▸ **JOB**
Check each line of the material. Copy those containing "from".

▸ **DATA SHOWN**
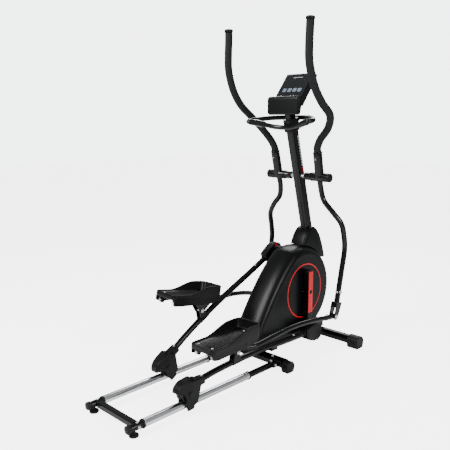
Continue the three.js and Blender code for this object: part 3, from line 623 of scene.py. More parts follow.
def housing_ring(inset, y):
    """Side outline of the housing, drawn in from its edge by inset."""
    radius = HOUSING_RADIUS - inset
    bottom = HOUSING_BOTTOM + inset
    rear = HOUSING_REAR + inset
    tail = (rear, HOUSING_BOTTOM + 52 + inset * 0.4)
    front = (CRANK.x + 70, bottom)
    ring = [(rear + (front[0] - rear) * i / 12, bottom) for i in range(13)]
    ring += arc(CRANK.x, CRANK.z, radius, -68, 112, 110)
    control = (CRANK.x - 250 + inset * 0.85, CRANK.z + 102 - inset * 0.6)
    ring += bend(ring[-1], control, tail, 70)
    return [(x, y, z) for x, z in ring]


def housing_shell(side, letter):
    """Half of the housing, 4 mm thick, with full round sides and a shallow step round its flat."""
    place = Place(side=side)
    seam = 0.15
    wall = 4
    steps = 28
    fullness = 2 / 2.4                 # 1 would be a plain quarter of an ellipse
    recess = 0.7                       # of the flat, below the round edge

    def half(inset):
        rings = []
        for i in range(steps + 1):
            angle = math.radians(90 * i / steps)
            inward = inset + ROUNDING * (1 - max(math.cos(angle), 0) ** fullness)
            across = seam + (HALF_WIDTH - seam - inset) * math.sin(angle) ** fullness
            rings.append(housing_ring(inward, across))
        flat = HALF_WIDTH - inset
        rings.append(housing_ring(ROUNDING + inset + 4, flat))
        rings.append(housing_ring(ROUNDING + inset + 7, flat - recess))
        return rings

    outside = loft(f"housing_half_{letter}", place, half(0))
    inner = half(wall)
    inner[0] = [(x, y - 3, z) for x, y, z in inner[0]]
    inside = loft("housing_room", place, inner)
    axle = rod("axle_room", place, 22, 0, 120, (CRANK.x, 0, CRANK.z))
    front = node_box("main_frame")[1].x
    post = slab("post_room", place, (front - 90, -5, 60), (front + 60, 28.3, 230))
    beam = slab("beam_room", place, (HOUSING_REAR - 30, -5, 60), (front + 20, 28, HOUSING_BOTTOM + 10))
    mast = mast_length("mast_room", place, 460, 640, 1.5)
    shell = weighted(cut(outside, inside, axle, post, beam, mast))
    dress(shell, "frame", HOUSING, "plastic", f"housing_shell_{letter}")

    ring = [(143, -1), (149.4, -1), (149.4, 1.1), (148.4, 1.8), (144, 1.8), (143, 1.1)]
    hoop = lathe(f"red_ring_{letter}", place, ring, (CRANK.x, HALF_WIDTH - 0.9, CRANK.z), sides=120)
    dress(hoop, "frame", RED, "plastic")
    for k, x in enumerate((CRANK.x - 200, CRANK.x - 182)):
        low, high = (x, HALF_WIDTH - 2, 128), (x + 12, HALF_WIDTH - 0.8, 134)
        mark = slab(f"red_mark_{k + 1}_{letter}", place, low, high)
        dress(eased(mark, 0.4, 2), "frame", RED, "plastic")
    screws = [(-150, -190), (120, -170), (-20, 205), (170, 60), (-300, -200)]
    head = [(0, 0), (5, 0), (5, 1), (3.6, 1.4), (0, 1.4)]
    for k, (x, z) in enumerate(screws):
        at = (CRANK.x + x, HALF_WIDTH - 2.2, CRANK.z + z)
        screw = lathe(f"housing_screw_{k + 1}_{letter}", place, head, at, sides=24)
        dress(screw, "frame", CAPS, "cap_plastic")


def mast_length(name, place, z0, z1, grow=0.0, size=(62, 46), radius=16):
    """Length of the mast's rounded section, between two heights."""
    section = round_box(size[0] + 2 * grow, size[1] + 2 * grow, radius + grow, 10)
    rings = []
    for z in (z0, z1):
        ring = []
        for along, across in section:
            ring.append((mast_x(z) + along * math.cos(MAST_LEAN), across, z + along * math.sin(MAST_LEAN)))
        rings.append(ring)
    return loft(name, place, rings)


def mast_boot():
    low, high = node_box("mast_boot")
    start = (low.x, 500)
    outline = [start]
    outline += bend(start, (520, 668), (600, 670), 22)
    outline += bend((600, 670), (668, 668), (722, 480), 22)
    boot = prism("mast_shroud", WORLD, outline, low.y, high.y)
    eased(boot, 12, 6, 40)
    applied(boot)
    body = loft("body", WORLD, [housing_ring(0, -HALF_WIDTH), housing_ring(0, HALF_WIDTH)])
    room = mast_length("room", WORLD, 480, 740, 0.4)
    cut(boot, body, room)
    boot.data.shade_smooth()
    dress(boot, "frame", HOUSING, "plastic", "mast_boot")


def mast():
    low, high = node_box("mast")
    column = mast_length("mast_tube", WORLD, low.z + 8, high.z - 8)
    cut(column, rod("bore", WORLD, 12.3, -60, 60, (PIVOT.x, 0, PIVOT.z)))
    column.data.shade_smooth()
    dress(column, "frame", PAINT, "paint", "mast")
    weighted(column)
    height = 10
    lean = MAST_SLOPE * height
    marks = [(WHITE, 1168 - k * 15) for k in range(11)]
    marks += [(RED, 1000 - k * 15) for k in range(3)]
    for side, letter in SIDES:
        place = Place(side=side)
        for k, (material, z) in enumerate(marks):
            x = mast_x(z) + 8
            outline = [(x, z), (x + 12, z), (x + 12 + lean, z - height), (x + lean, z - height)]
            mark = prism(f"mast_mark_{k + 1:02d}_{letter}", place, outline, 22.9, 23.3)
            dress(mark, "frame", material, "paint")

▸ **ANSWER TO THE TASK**
Continue the three.js and Blender code for this object: part 3, from line 623 of scene.py. More parts follow.
    """Side outline of the housing, drawn in from its edge by inset."""